In 1963, the women's rights and labor rights movements—long working toward similar goals—won a mutual victory when JFK signed the Equal Pay Act. It was an amendment to the Fair Labor Standards Act and served as a ban on pay disparity for equal work based on gender.
The sweeping and far-reaching social reforms mandated by the 1964 Civil Rights Act were not limited to labor. Workers' rights and civil rights had been inseparable since the end of slavery. The landmark legislation banned discrimination in the workplace based on color, race, gender, national origin, or religion.
The year 1967 gave another victory to labor with the Age Discrimination in Employment Act, which outlawed hiring discrimination based on age. It also protected workers over the age of 40 from termination or forced retirement, as well as those collecting age-related federal benefits. The rights associated with the 1964 Civil Rights Act now applied to older workers.
The 1970 Occupational Safety and Health Act required employers to protect their workers from the factory fires, farming accidents, mine collapses, and black lung disease that compelled the earliest labor activists to organize in the first place. The legislation forced employers to safeguard their workers from things like excessive heat and cold, mechanical dangers, unsanitary conditions, toxic substances, and other known physical hazards. It also created and empowered OSHA to enforce the legislation.
The 1974 Employee Retirement and Security Income Act protected workers not from on-the-job hazards, but from shady players who frequently plundered or misspent their retirement savings. The legislation set minimum standards for private-industry pension plans and required companies to disclose information about the plans and how they were managed while also putting fiduciary responsibility on whoever is in charge of their assets.
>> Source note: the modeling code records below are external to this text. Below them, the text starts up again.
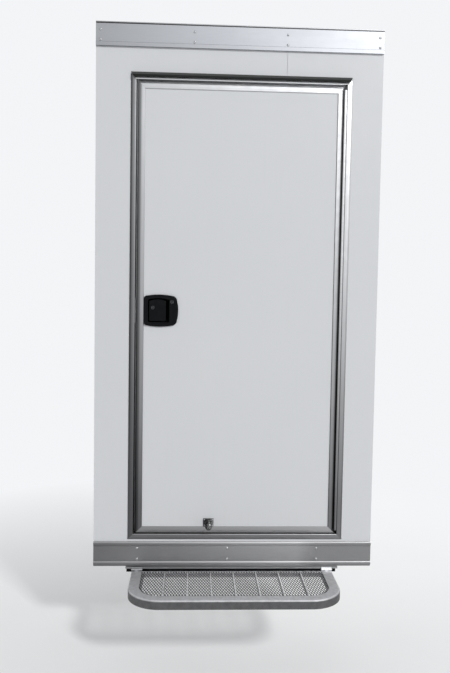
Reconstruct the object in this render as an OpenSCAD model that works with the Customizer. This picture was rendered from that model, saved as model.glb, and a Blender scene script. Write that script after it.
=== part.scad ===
// Escape door of an enclosed trailer, in its own section of side wall: three post bays wide, from
// the top rail to the bottom rail, with the fold-up step that hangs under the door.
// X runs to the right as seen from outside, Y into the trailer, Z up. The origin is on the back face
// of the bottom rail, below the middle of the door.

/* [Wall section] */
// Distance from one wall post to the next
bay = 406.4; // [380:0.1:430]
// How far the door's centre line lies to the right of the middle of the section
door_shift = 8.4; // [0:0.1:20]
// Width of a wall post, along the wall
post_w = 38; // [30:1:50]
// Depth of a wall post, through the wall
post_d = 38; // [32:1:60]
// Thickness of the outer sheet
skin_t = 1; // [0.8:0.1:2]
// Thickness of the inner lining
lining_t = 9; // [6:1:15]
// Distance from the bottom rail to the door frame
sill_gap = 9; // [4:1:30]
// Distance from the door frame to the top rail
head_gap = 112; // [60:1:200]

/* [Rails] */
// Height of the bottom rail
rail_h = 108; // [90:1:140]
// Thickness of the bottom rail's hollow section, lips left out
rail_t = 8; // [7:1:12]
// Height of the rounded lip along each edge of the bottom rail
lip_h = 18; // [12:1:24]
// How far that lip stands out from the rail's face
lip_proud = 4; // [2:0.5:6]
// Height of the top rail
top_rail_h = 94; // [90:1:140]
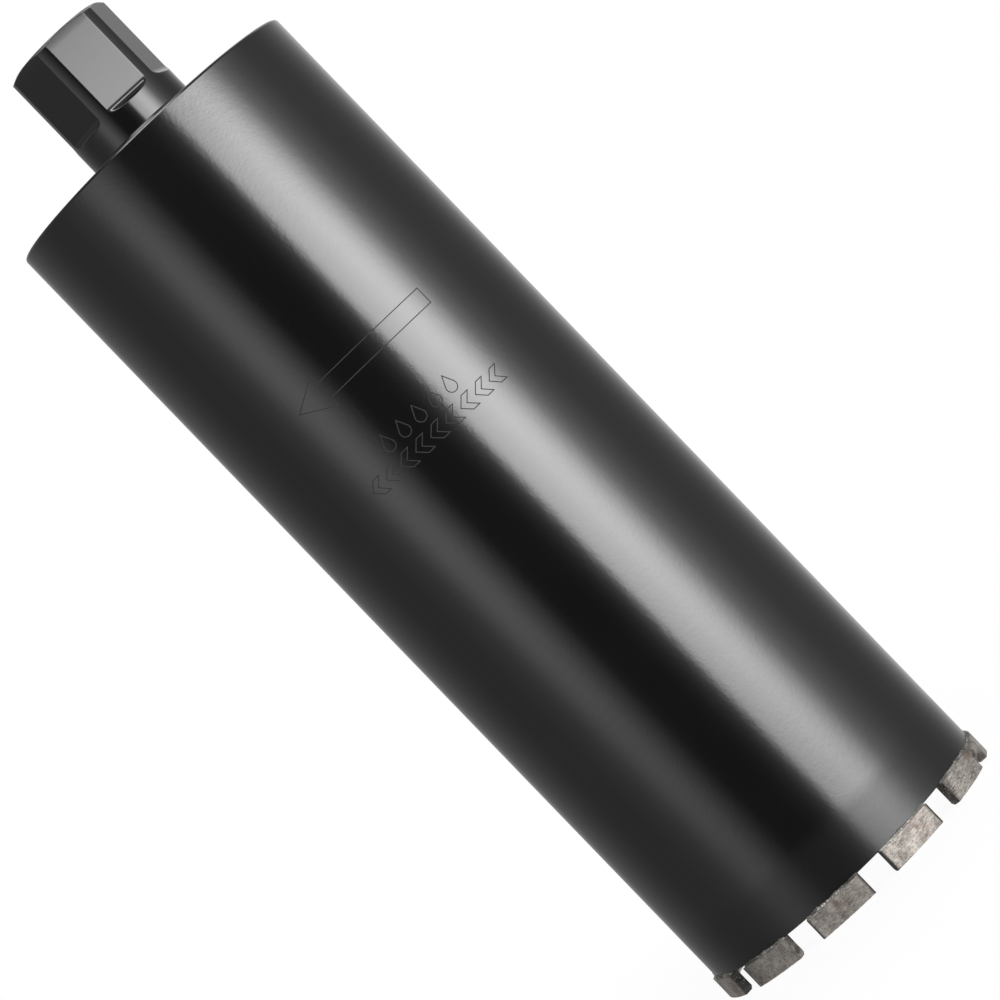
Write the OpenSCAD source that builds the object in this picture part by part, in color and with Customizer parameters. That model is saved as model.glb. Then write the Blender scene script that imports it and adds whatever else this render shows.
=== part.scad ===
// Segmented diamond core bit for wet drilling in concrete: a thin steel barrel,
// closed by an end plate that carries a hexagon drive hub, with diamond segments
// brazed around its open rim. It stands on its segments, hub up, front towards -Y.

/* [Barrel] */
// Outside diameter of the barrel and the end plate
barrel_od = 124.3; // [100:0.1:250]
// Wall of the barrel tube
barrel_wall = 2; // [1.6:0.1:4]
// Length from the barrel's open rim to the top of the end plate
barrel_len = 354.3; // [100:0.1:600]

/* [Segments] */
// Length of a diamond segment, around its outside
seg_len = 24.8; // [15:0.1:40]
// Height of a segment
seg_h = 9; // [5:0.1:15]
// How far a segment stands proud of the barrel's outside
seg_out = 1.35; // [0.6:0.05:2.5]
// How far a segment stands proud of the barrel's inside
seg_in = 0.7; // [0.3:0.05:2]
// Bevel along the outer cutting edge
seg_edge_out = 0.3; // [0.1:0.1:1]
// Bevel along the inner cutting edge
seg_edge_in = 1; // [0.1:0.1:1.5]
// Least width of the water slot between two segments
slot_min = 11; // [6:0.5:20]
// Turn of the first segment from the front, seen from above
crown_turn = -11.7; // [-180:0.1:180]

/* [Braze] */
// Thickness of the braze between a segment and the barrel's rim
braze_t = 0.2; // [0.1:0.05:0.5]
// Height of the braze fillet up the barrel's wall
braze_fillet = 0.7; // [0.3:0.1:1.5]

/* [End plate] */
// Thickness of the plate above the end of the barrel tube
plate_rim_t = 6; // [5:0.5:12]
// Depth of the plate's register inside the tube
plate_register = 4; // [2:0.5:10]
// Clearance all round between the register and the tube
register_gap = 0.1; // [0.05:0.05:0.3]
// Rounding of the plate's outer edge
plate_edge_r = 0.8; // [0.3:0.1:2]
// Width of the weld seam between plate and tube, on the outside
seam_w = 3; // [1:0.5:5]
// Depth of the weld seam
seam_depth = 1.2; // [0.5:0.1:1.4]

/* [Drive hub] */
// Height of the hub above the end plate
hub_h = 49.1; // [40:0.1:80]
// Diameter of the round bar that the hub is turned from
hub_od = 44.9; // [42.5:0.1:55]
// Width across the hexagon's flats
hex_af = 40.9; // [36:0.1:42]
// Length of the flats, from the hub's end face
flat_len = 32.8; // [15:0.1:35]
// Height of the sloped run-out below each flat
runout_h = 2.3; // [0.5:0.1:4]
// Height of the bevel around the end face
hub_bevel_h = 1.3; // [0.5:0.1:3]
// Width of that bevel, seen from the end
hub_bevel_w = 2.4; // [0.5:0.1:3]
// Diameter of the collar at the hub's foot
collar_od = 49.2; // [46:0.1:65]
// Height of the collar
collar_h = 4.2; // [2:0.1:6]
// Bevel of the collar's upper edge
collar_bevel = 0.6; // [0.2:0.1:1.5]
// Turn of the first flat from the front, seen from above
hub_turn = 14.2; // [-180:0.1:180]

/* [Drive thread] */
// Major diameter of the female thread, 1 1/4 inch
thread_major = 31.75; // [25:0.05:31.75]
// Threads per inch
thread_tpi = 7; // [5:1:14]
// Clearance of the plain counterbore around the thread's major diameter
pilot_gap = 0.5; // [0.2:0.1:1]
// Depth of the counterbore below the end face
pilot_depth = 23; // [10:0.5:25]
// Bevel at the counterbore's mouth
mouth_bevel = 0.7; // [0.3:0.1:1]

/* [Hub joint] */
// Diameter of the hub's spigot through the end plate
spigot_d = 38; // [36:0.1:42]
// Clearance all round between the spigot and the plate
spigot_gap = 0.05; // [0.05:0.05:0.2]
// How far the spigot stands out of the plate, inside the barrel
spigot_out = 2.5; // [1:0.1:5]
// Leg of the fillet weld around the spigot, inside the barrel
weld_leg = 2.5; // [1:0.1:5]

/* [Hidden] */
// Smoothness of the round surfaces
$fn = 180;
// Overlap that lets one solid cut cleanly through another
eps = 0.01;
inch = 25.4;
flats = 6;
// Depth of a unified thread in an internal bore, as a share of its pitch
thread_depth = 5 / 8 * sqrt(3) / 2;

barrel_r = barrel_od / 2;
barrel_ir = barrel_r - barrel_wall;
rim_z = seg_h + braze_t;
plate_top = rim_z + barrel_len;
tube_top = plate_top - plate_rim_t;
plate_under = tube_top - plate_register;

seg_or = barrel_r + seg_out;
seg_ir = barrel_ir - seg_in;
seg_span = seg_len / seg_or * 180 / PI;
seg_count = floor(2 * PI * seg_or / (seg_len + slot_min));
seg_pitch = 360 / seg_count;
fillet_out = min(braze_fillet, seg_out);
fillet_in = min(braze_fillet, seg_in);

hub_r = hub_od / 2;
hub_top = plate_top + hub_h;
flat_end = hub_top - flat_len;
spigot_r = spigot_d / 2;
spigot_end = plate_under - spigot_out;
thread_pitch = inch / thread_tpi;
thread_minor_r = thread_major / 2 - thread_depth * thread_pitch;
pilot_r = thread_major / 2 + pilot_gap;
pilot_end = hub_top - pilot_depth;
lead_in = pilot_r - thread_minor_r;

// Turn of something at the front of the part, which faces -Y
front = -90;

// A numbered node name with two digits, such as segment_03
function numbered(base, i) = str(base, i < 10 ? "_0" : "_", i);

// Thin seamless tube, bevelled outside at its upper end for the weld seam
module barrel_tube() {
    color("#202022")
    rotate_extrude()
    polygon([
        [barrel_ir, rim_z],
        [barrel_r, rim_z],
        [barrel_r, tube_top - seam_w / 2],
        [barrel_r - seam_depth, tube_top],
        [barrel_ir, tube_top]
    ]);
}

// Disc that closes the barrel: a full-width rim on a register that enters the tube
module end_plate() {
    color("#1a1a1c")
    difference() {
        rotate_extrude() {
            difference() {
                polygon([
                    [0, plate_under],
                    [barrel_ir - register_gap, plate_under],
                    [barrel_ir - register_gap, tube_top],
                    [barrel_r - seam_depth, tube_top],
                    [barrel_r, tube_top + seam_w / 2],
                    [barrel_r, plate_top],
                    [0, plate_top]
                ]);
                outer_edge_waste();
            }
        }
        translate([0, 0, plate_under - eps])
            cylinder(r = spigot_r + spigot_gap, h = plate_top - plate_under + 2 * eps);
    }
}

// What the rounding takes off the corner of the plate's section
module outer_edge_waste() {
    translate([barrel_r - plate_edge_r, plate_top - plate_edge_r])
    difference() {
        square(plate_edge_r + eps);
        circle(plate_edge_r);
    }
}

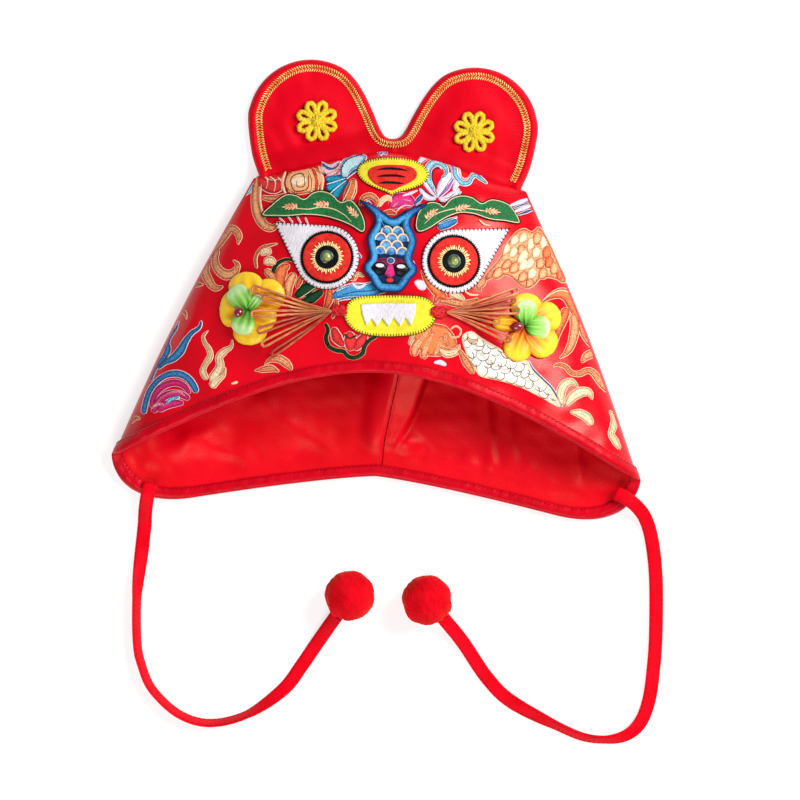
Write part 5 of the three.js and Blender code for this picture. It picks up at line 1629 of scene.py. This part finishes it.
SWIRLS = [
    ("gold", [(360, 208), (364, 200), (371, 198), (377, 203), (376, 210)], [3, 6, 7, 6, 2]),
    ("white", [(363, 209), (368, 203), (373, 207)], [1.2, 2.2, 1.2]),
    ("pale", [(379, 209), (383, 202), (389, 200), (393, 206)], [3, 6, 6, 2]),
    ("orange", [(383, 215), (390, 214), (397, 216)], [3, 6, 3]),
    ("magenta", [(390, 210), (398, 203), (407, 203), (416, 208)], [9, 16, 16, 6]),
    ("pink", [(393, 209), (401, 202), (411, 203)], [1.5, 2.4, 1.5]),
    ("pink", [(396, 214), (403, 208), (413, 208)], [1.2, 2, 1.2]),
    ("white", [(402, 198), (411, 195), (418, 192)], [2, 4, 2]),
    ("blue", [(413, 207), (419, 201), (424, 194)], [3, 6, 3]),
    ("lilac", [(412, 213), (417, 209), (421, 205)], [2, 4, 2]),
    ("white", [(436, 201), (427, 199), (419, 190)], [3, 8, 3]),
    ("navy", [(434, 198), (427, 195), (421, 189)], [0.8, 1.2, 0.8]),
    ("white", [(419, 168), (427, 184), (437, 200)], [4, 10, 5]),
    ("lilac", [(422, 174), (429, 187), (437, 199)], [2.0, 5.0, 2.0]),
    ("navy", [(425, 174), (432, 187), (438, 198)], [0.8, 1.2, 0.8]),
    ("white", [(437, 199), (443, 188), (451, 174)], [6, 13, 9]),
    ("magenta", [(436, 198), (441, 188), (448, 177)], [0.8, 1.6, 0.8]),
    ("lilac", [(438, 200), (447, 190), (454, 179)], [2.0, 5.0, 2.0]),
    ("navy", [(438, 199), (445, 189), (452, 178)], [0.8, 1.2, 0.8]),
    ("white", [(438, 201), (449, 199), (459, 190)], [3, 9, 5]),
    ("pink", [(440, 201), (449, 199), (457, 192)], [1.5, 3.0, 1.5]),
    ("cyan", [(440, 203), (451, 202), (461, 193)], [2, 3, 2]),
    ("navy", [(439, 204), (451, 204), (462, 195)], [0.8, 1.2, 0.8]),
    ("white", [(418, 165), (424, 158), (434, 154), (446, 158), (455, 168), (457, 181), (453, 193)],
     [4, 8, 9, 9, 9, 9, 4]),
    ("magenta", [(421, 166), (427, 161), (435, 158), (443, 161), (450, 169), (452, 181)],
     [0.8, 1.3, 1.4, 1.4, 1.3, 0.8]),
    ("lilac", [(447, 163), (454, 171), (455, 183)], [1.5, 3.4, 1.5]),
    ("cyan", [(420, 161), (427, 155), (437, 152), (448, 156), (457, 166)], [1.5, 2.4, 2.6, 2.4, 1.5]),
    ("cyan", [(434, 192), (428, 181), (428, 170), (435, 163), (444, 167), (446, 175), (441, 180)],
     [3, 7, 8, 8, 7, 5, 3]),
    ("blue", [(433, 188), (430, 180), (431, 171), (437, 167), (442, 171)], [1, 2.4, 2.6, 2.2, 1]),
    ("navy", [(436, 190), (432, 180), (434, 171), (440, 169)], [0.7, 1.1, 1.1, 0.7]),
    ("cyan", [(449, 161), (454, 167), (455, 176), (461, 184), (468, 184), (471, 179), (475, 176),
              (481, 180), (487, 185)], [3, 5.5, 6, 6, 6, 5.5, 5.5, 5, 2.5]),
    ("pink", [(453, 160), (458, 167), (459, 175), (463, 180), (468, 179), (472, 174), (478, 174)],
     [1.4, 2, 2, 2, 2, 2, 1.4]),
    ("white", [(507, 208), (519, 203), (532, 198)], [3, 5, 3]),
    ("blue", [(509, 211), (521, 206), (534, 201)], [2, 3, 2]),
    ("white", [(511, 214), (523, 209), (536, 204)], [3, 5, 3]),
    ("blue", [(514, 217), (525, 213), (538, 208)], [2, 4, 2]),
    ("pink", [(280, 219), (286, 225)], [2, 2.4]),
    ("pink", [(289, 218), (294, 225)], [2, 2.4]),
    ("pink", [(298, 218), (302, 226)], [2, 2.4]),
    ("pink", [(306, 219), (309, 227)], [2, 2.4]),
    ("blue", [(437, 230), (446, 226), (457, 222)], [8, 10, 6]),
    ("cyan", [(438, 226), (447, 222), (457, 219)], [2, 3, 2]),
    ("pale", [(478, 221), (484, 226), (490, 227)], [1.2, 2, 1.2]),
]
LEAF_BAND = [
    ("orange", [(541, 303), (550, 297), (560, 294), (569, 298), (575, 308), (580, 318), (585, 328)],
     [2, 7, 12, 16, 16, 12, 6]),
    ("pale", [(541, 302), (550, 295), (560, 291), (570, 294), (577, 304), (583, 316), (588, 328)],
     [1, 2, 2, 2, 2, 2, 1]),
    ("orange", [(566, 308), (562, 320), (557, 332), (555, 345)], [10, 10, 8, 2]),
    ("gold", [(572, 314), (574, 327), (571, 342), (566, 352), (558, 359)], [8, 11, 10, 8, 2]),
    ("gold", [(580, 322), (583, 334), (590, 345), (595, 352)], [8, 8, 7, 3]),
    ("gold", [(574, 303), (585, 314), (592, 328), (597, 343)], [5, 10, 10, 4]),
    ("cream", [(587, 318), (594, 330), (599, 345), (598, 360)], [3, 6, 7, 3]),
    ("gold", [(580, 363), (586, 356), (594, 354), (597, 360)], [3, 9, 10, 5]),
    ("gold", [(551, 367), (557, 365), (564, 367), (570, 373), (578, 374), (585, 371), (591, 372),
              (598, 380), (604, 388), (610, 394)], [2, 5, 6, 6, 7, 7, 8, 9, 7, 3]),
    ("cream", [(561, 405), (559, 394), (563, 385), (570, 382), (577, 387)], [5, 10, 10, 8, 2]),
    ("cream", [(564, 406), (571, 397), (580, 392), (588, 393), (591, 400)], [4, 10, 11, 9, 2]),
    ("cream", [(568, 412), (577, 413), (585, 417), (591, 425)], [3, 9, 10, 6]),
    ("cream", [(608, 410), (613, 418), (612, 427), (610, 434), (614, 441), (619, 449)],
     [2, 7, 8, 7, 8, 4]),
]
FAN = [
    ("orange", [(414, 336), (428, 340), (444, 342), (456, 346)], [14, 34, 32, 10]),
    ("gold", [(431, 328), (422, 339), (415, 349), (414, 357)], [5, 10, 11, 8]),
    ("gold", [(434, 332), (428, 343), (424, 353), (424, 360)], [5, 9, 10, 7]),
    ("gold", [(441, 336), (439, 346), (434, 356)], [5, 9, 8]),
    ("cream", [(418, 330), (413, 337), (409, 346)], [3, 6, 4]),
    ("gold", [(446, 333), (445, 341), (449, 347)], [6, 8, 5]),
    ("cream", [(438, 349), (446, 354), (455, 352), (459, 345)], [4, 9, 8, 2]),
    ("gold", [(441, 346), (447, 350), (454, 349)], [1.5, 3, 1.5]),
    ("cream", [(450, 330), (455, 327), (460, 331), (458, 337), (451, 338), (448, 333)], [2, 2, 2, 2, 2, 2]),
    ("white", [(433, 363), (440, 363), (446, 366)], [3, 6, 4]),
    ("gold", [(458, 350), (465, 362), (473, 374)], [4, 9, 6]),
    ("cream", [(466, 337), (470, 342), (477, 340)], [3, 7, 3]),
    ("orange", [(421, 272), (428, 283), (437, 293), (446, 300)], [3, 9, 11, 8]),
    ("orange", [(434, 305), (438, 297), (445, 293)], [4, 8, 4]),
    ("gold", [(438, 302), (450, 303), (464, 305), (478, 300)], [4, 9, 8, 3]),
    ("cream", [(448, 294), (456, 297), (464, 302)], [6, 9, 4]),
    ("pale", [(463, 292), (470, 296), (478, 296)], [1.2, 2.2, 1.2]),
    ("gold", [(484, 280), (478, 288), (480, 293)], [9, 9, 3]),
]
SCALE_BLOCK = [(482, 284), (491, 280), (500, 277), (508, 278), (514, 283), (520, 288), (527, 290),
               (534, 286), (540, 280), (548, 279), (556, 281), (562, 284), (566, 280), (559, 264),
               (551, 246), (544, 233), (538, 227), (531, 232), (524, 229), (516, 232), (509, 240),
               (503, 248), (499, 258), (491, 268), (484, 276)]
# Scales inside the block: colour, start, end and width
BLOCK_CELLS = [
    ("cream", (507, 244), (502, 256), 7), ("cream", (516, 236), (509, 246), 8), ("cream", (524, 233),
                                                                                 (518, 244), 8),
    ("cream", (514, 247), (508, 259), 8), ("gold", (521, 245), (517, 256), 8), ("cream", (525, 250),
                                                                                (516, 264), 9),
    ("gold", (509, 260), (500, 270), 8), ("gold", (516, 263), (508, 274), 9), ("cream", (524, 259),
                                                                               (518, 272), 9),
    ("cream", (531, 258), (524, 270), 8), ("gold", (524, 272), (517, 283), 9), ("cream", (532, 268),
                                                                                (527, 280), 9),
    ("gold", (530, 279), (525, 288), 8), ("cream", (530, 238), (527, 252), 8), ("gold", (537, 232),
                                                                                (533, 246), 9),
    ("cream", (542, 236), (541, 250), 9), ("cream", (536, 247), (532, 259), 9), ("orange", (546, 246),
                                                                                 (543, 260), 9),
    ("gold", (540, 258), (536, 270), 9), ("orange", (549, 256), (545, 269), 9), ("gold", (553, 262),
                                                                                 (551, 276), 9),
    ("gold", (543, 268), (538, 280), 9), ("orange", (559, 268), (557, 281), 8), ("gold", (500, 268),
                                                                                 (491, 279), 9),
]
RIM_SCALES = [(461, 338), (470, 332), (480, 338), (490, 344), (500, 350), (508, 358), (518, 361),
              (526, 361), (531, 371), (540, 380), (549, 389), (557, 402), (557, 407), (540, 398),
              (520, 388), (500, 381.5), (480, 377), (474, 370), (466, 356)]
RIM_LINE = [
    ("blue", [(527, 361), (532, 370), (541, 379), (550, 388), (556, 398), (561, 407)], [2, 3, 3, 3, 3, 2]),
    ("white", [(524, 362), (529, 372), (538, 381), (547, 390), (553, 400)], [1, 2, 2, 2, 1]),
]
MOTIFS = [FLAMES, HALF_MOON, SCROLLS, PEONY, WAVE, DRUM, SWIRLS, LEAF_BAND, FAN, RIM_LINE]
VEINED = [FLAMES, SCROLLS, LEAF_BAND, FAN]
VEINED_WIDTH = 6            # the narrowest gold or cream stroke that gets a vein
SCALE_SWELL = np.array([0.7, 1.25, 1.35, 1.1, 0.5])
RIM_ROWS, RIM_COLUMNS = 6, 12


def rim_scale(row, column):
    """One scale over the rim as an arc, in pixels, set a little unevenly in its row."""
    x = 462 + 9.5 * column + 4.7 * (row % 2) + 1.3 * np.sin(5.1 * row + 2.3 * column)
    y = 337 + 7.2 * row + 2.6 * column - 0.5 * (row % 2) + 1.1 * np.sin(3.7 * row + 1.9 * column)
    radius = 5.2 + 0.8 * np.sin(2.9 * row + 4.3 * column)
    angle = np.radians(np.linspace(-60, 130, 12) + 30 + 18 * np.sin(1.7 * row + 3.1 * column))
    return np.stack([x + radius * np.cos(angle), y + radius * np.sin(angle)], -1)


def make_brocade():
    bags = {name: Bag() for name in THREADS}
    for group in MOTIFS:
        for order, (color, points, widths) in enumerate(group):
            lift = 0.05 + 0.012 * order
            stroke(bags[color], plans(points), np.array(widths) * PIXEL, lift=lift, dome=0.28)
            if group in VEINED and color in ("cream", "gold") and max(widths) >= VEINED_WIDTH:
                line = catmull(plans(points), 30)[4:-5]
                stroke(bags["brown"], line, [0.12, 0.34, 0.34, 0.12], lift=lift + 0.24, dome=0.1, across=4)
    block = catmull(plans(SCALE_BLOCK), 150, closed=True)
    felt(bags["gold"], block, 0.0, 0.4, 1.6)
    for order, (color, start, end, width) in enumerate(BLOCK_CELLS):
        a, b = plan(*start), plan(*end)
        ahead = b - a
        beside = leftward(ahead) * 0.12
        lift = 0.42 + 0.03 * (order % 3)
        stroke(bags[color], [a, (a + b) / 2 + beside, b], SCALE_SWELL * width * PIXEL, lift=lift, dome=0.3)
    rim = catmull(plans(RIM_SCALES), 130, closed=True)
    felt(bags["ivory"], rim, 0.0, 0.35, 1.6)
    for row in range(RIM_ROWS):
        for column in range(RIM_COLUMNS):
            line = plans(rim_scale(row, column))
            line = line[inside(line, rim) & (nearest(line, rim)[0] > 0.3)]
            if len(line) > 4:
                stroke(bags["brown"], line, [0.2, 0.42, 0.42, 0.2], lift=0.42, dome=0.2, across=4)
    for color, bag in bags.items():
        bag.build(f"brocade_{color}", THREADS[color], "satin")


# Stage

FLOOR_SIZE = 12
FLOOR_GLOW = 0.66
WORLD_LIGHT = 0.25
LIGHTS = [
    ("key", (1.08, 0.62, 1.16), 0.85, 38),
    ("front", (-0.3, -1.3, 1.2), 0.9, 19),
]


def make_stage():
    bpy.ops.mesh.primitive_plane_add(size=FLOOR_SIZE)
    floor = bpy.context.object
    floor.name = "floor"
    paper = Finish("pale_floor", 0.9, 0.0)
    paper.set(paper.shader, {"Base Color": (0.4, 0.4, 0.4, 1), "Emission Color": (1, 1, 1, 1),
                             "Emission Strength": FLOOR_GLOW})
    floor.data.materials.append(paper.material)
    world = bpy.data.worlds.new("studio")
    world.use_nodes = True
    background = world.node_tree.nodes["Background"]
    background.inputs["Color"].default_value = (1, 1, 1, 1)
    background.inputs["Strength"].default_value = WORLD_LIGHT
    bpy.context.scene.world = world
    for name, place, size, power in LIGHTS:
        data = bpy.data.lights.new(name, "AREA")
        data.size = size
        data.energy = power
        light = bpy.data.objects.new(name, data)
        light.location = place
        light.rotation_euler = (-Vector(place)).to_track_quat("-Z", "Y").to_euler()
        bpy.context.scene.collection.objects.link(light)


camera()
make_tie("left", TIE_LEFT, LEAN_LEFT)
make_tie("right", TIE_RIGHT, LEAN_RIGHT)
make_body()
make_ears()
make_brocade()
make_forehead()
make_brows()
make_eyes()
make_nose()
make_mouth()
make_whiskers()
make_flowers()
make_stage()
bpy.context.scene.view_settings.view_transform = "Standard"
In 1978, Title VII of the Civil Service Reform Act extended to most civilian federal employees the right to unionize, organize, and bargain collectively. It did not protect postal employees, who are covered by legislation specifically written for their industry.
Prior to 1978, courts held that although discrimination based on pregnancy affects only women, it still wasn't considered sex-based discrimination. In 1978, the Pregnancy Discrimination Act amended Title VII of the 1964 Civil Rights Act to prohibit sex discrimination based on pregnancy.
Before the 1988 Worker Adjustment and Retraining Notification Act, which was enacted by Congress without President Ronald Reagan's signature, companies, plants, mines, and other places of business could close without warning, leaving their employees one paycheck away from financial calamity. The new legislation, however, forced most companies with more than 100 employees to give 60 days' written notice in the case of imminent mass layoffs or closings.
In 1990, the 1964 Civil Rights Act was amended yet again when the Americans With Disabilities Act expanded the legislation to include workers with disabilities. Aside from preventing discrimination, the act also required employers to make reasonable accommodations for special needs regarding accessibility.
Virtually all wealthy Western countries require employers to provide paid maternity or paternity leave—all except the United States. That remains the case today, but in 1993, new moms and dads got some reprieve with the Family and Medical Leave Act, which mandated 12 job-protected work weeks a year for things like the birth, adoption, and some other circumstances. Ever since, time off has been guaranteed, but not compensated.
In 2009, the 1964 Civil Rights Act was amended again when President Obama signed the Lilly Ledbetter Fair Pay Act, which was named for the Supreme Court plaintiff whose case led to the legislation. The act gave employees more time to file equal-pay lawsuits after learning they were being paid less than someone of the opposite gender for equal work.